Both of my English courses this semester have a significant blog component. This has thrown me for a loop. Where before I would while away the hours I'd set aside for reading course texts by surfing the internet, now that my homework happens to be surfing said internet, I find myself raiding my roommate's bookshelves arbitrarily. It's probably not a bad thing for me to be reading Sartre or DeLillo, but doing so is not going to help my grades any. Which I know deep down in my procrastinator's soul is a good reason for pursuing anything.

What I think may be another upside of my gpa-destroying behavior is that it indicates -- along with the sentiment of a great many of our blog posts, and the fact that most of us read our very first hypertext only last week -- that the novel as we know it isn't going anywhere.

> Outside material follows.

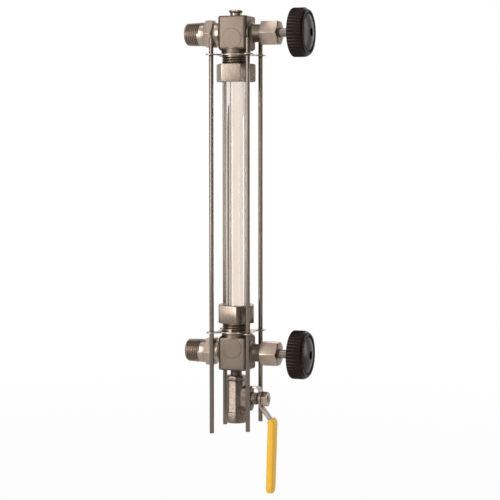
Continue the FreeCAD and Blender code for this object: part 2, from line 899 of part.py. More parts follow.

And not because the future tried to make its changes and failed, but because the printed novel and the hypertext happen to be separate media. Some of our trepidation about the e-lit age seems to be located in the idea that it will elbow out or somehow force change upon the things we cherish in more established literature. Were I not worried I'd sound like a dirty optimist, I'd confidently assert that the emergence of widespread electronic self-publication and the hypertext format will only strengthen the novel we know and love, in that it will help us triangulate what we find essential about the medium. TV and film co-exist, painting and drawing and photography as well, and the dynamics of each are unique enough to warrant their continued relevance. I have to think it's the same with text media. And having more data with which to determine what's important about different uses of the written word can only be a good thing, right?

And I wanted this to be long enough to get past the automatic break. So if you clicked on "read more" and found yourself reading this, go here and see how I used to waste my time before I got into my roommate's Gaddis. That's right: "but you just know from the way that Fergie moves her body that she's got hellcat moves in the sack that only Angelina Jolie can trump." We take the internet so seriously.

i second that motion

I have been thinking about the same issue of separate media. As I was reading Deena Larsen's "Disappearing Rain," I realized that I was beginning to enjoy the format. Yet my automatic response to the enjoyment was fear that this meant I was abandoning the book. Of course, there is room in our literary enjoyment for both and the enjoyment is, at this point, on very different levels. I enjoy the hypertexts because the linking is fun and diverting in a playing-with-technology way whereas, for the most part, books still offer more solid, deeper enjoyment. I think it is quite satisfying to consider that there is room for books and hypertexts as long as they stay in their separate arenas.